Baldur’s Gate 3 Is Too Big To Replay

Baldur's Gate 3 image showing Karlach in Avernus.

I’m not referring to Larian’s official tweaks to the game in the form of fanbaiting patches. While I don’t like this direction and feel such adherence to the whims of the most online members of the fandom can be a death knell for lesser games (I still feel it is partially to blame for Dragon Age: The Veilguard’s failure), these are not bulldozers. Aside from the patches that pieced together the actually broken parts of Baldur’s Gate 3 at launch, these changes are off-putting by nature, but not all that destructive.

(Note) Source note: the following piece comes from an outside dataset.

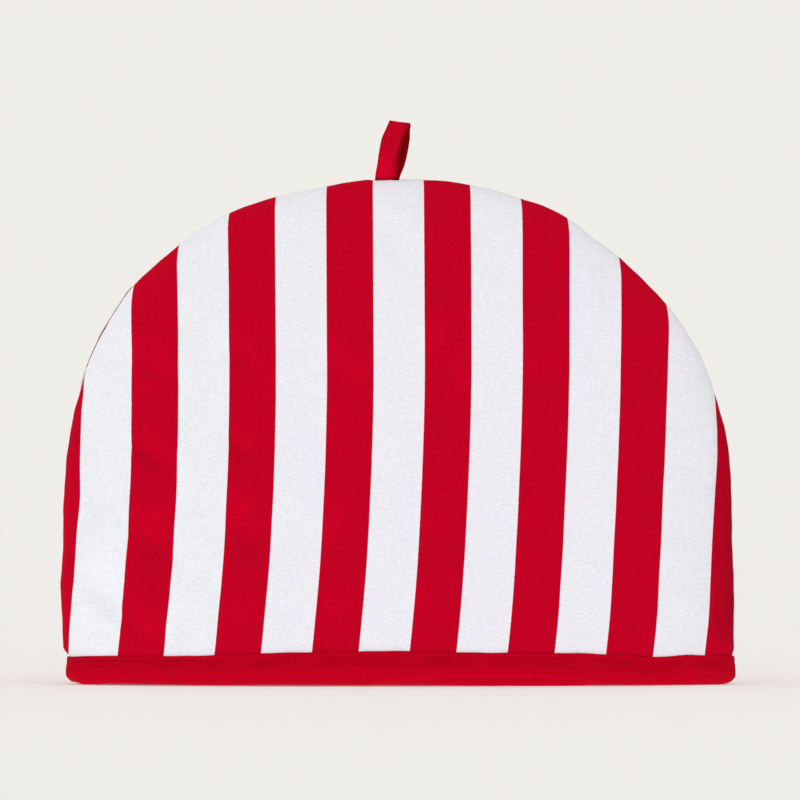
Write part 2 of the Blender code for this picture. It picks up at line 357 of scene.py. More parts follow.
# ---- Panels
Skin = namedtuple("Skin", "top width depth hem_inset")
OUTSIDE = Skin(1.0, 1.0, 1.0, LEAF + OVAL_GAP)
INSIDE = Skin(
    1 - WALL / CREST_HEIGHT,
    1 - WALL / WIDEST,
    1 - WALL / HALF_DEPTH,
    LEAF + OVAL_GAP + HEM_WALL,
)


def section(height, skin):
    """(left, right, depth) of a panel's skin at each height."""
    left, right = seam_sides(height)
    lean = np.maximum(1 - (height / CREST_HEIGHT) ** RISE_POWER, 0.0) ** LEAN_POWER
    free = (left * skin.width, right * skin.width, HALF_DEPTH * lean * skin.depth)
    pressed = binding_sizes(skin.hem_inset)
    sideways = ease(height, *SIDE_SWELL)
    shares = (sideways, sideways, ease(height, *SWELL))
    return [p + (f - p) * share for p, f, share in zip(pressed, free, shares)]


def even_rows(skin, step):
    """Heights from the hem to just below the crest, evenly spaced up the panel's middle."""
    dense = CREST_HEIGHT * np.sin(np.linspace(0, np.pi / 2, DENSE_ROWS))
    dense = dense[(dense > HEM_START) & (dense < CREST_HEIGHT * LAST_ROW_SHARE)]
    dense = np.concatenate([[HEM_START], dense, [CREST_HEIGHT * LAST_ROW_SHARE]])
    length = run_along(dense, section(dense, skin)[2])
    return np.interp(np.linspace(0, length[-1], round(length[-1] / step) + 1), length, dense)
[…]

What I’m talking about is less destruction and more remodelling. People outside of Larian who see Baldur’s Gate 3 as a playground for their own storytelling aspirations, and have the talent to pull it off. Lacking this talent myself, I have settled for basing a D&D adventure around the bustling activity and cosmopolitan nature of Act Three, but others have taken this far further. Whether it be new classes, additional scenes, new encounters, or brand new maps, modders are smashing Baldur’s Gate 3 down to its Lego bricks and building something cooler in its place.

As far as I am concerned, I have played Baldur’s Gate 3. Only once, only as a warlock, only romancing Karlach. Only doing one side, if any at all, of the dozens of transformative choices you make in the game. I realise I could play it again and even without actively trying to, see a completely different version of the game. But there is a mental block. It is a game I have played before. A game I love, yes, but no matter how many different decisions I make either forced or organically, I will be playing a game I have played before. That’s never quite as exciting as playing something new.

But Fans Are Turning Baldur’s Gate 3 Into A Different Game

But with all of these mods and fresh interpretations, BG3 becomes new again. Not just a conversation I didn’t have or a quest I didn’t find, not even getting Dissonant Whispers from Shadowheart until the Earth Tremors, but an actual new game. It feels like Minecraft in that way, in that there is the base game, that exists and is great and everyone loves it, then there are a bunch of completely unrelated experiences made by the community that retain that Minecraft (or Baldur’s Gate 3) feeling, yet are totally fresh.

Minecraft is not the only game like this, of course. Roblox is another hugely popular game where the draw is playing things someone else has made – though of course the monetisation and reliance on its often very young audience for content has been a consistent source of controversy. Fortnite also has community maps, while Dreams was built on that principle – it’s a video game-making machine where you can play the video games other people have created.

Could Baldur’s Gate 3 be next? Obviously the vast majority of the draw with Baldur’s Gate 3 is that it’s an excellent video game with in-depth systems, secrets still waiting to be discovered, and offers so many possibilities (along with the warm soup comfort of doing the same thing over and over again). Though Skyrim is also awash with mods, most people stick with it because they love the Skyrim underneath, and Baldur’s Gate 3 will be no different for the next decade.

But the community ripping Baldur’s Gate 3 apart to let something fresh grow will be the thing that gets me back eventually. Knowing I can go to Menzoberranzan, or fight new demons, or just see some extremely weird D&D thing that some guy felt Baldur’s Gate 3 was incomplete without gives it that exciting new feeling. Baldur’s Gate 3 is a game that deserves to endure. The community is making sure that happens.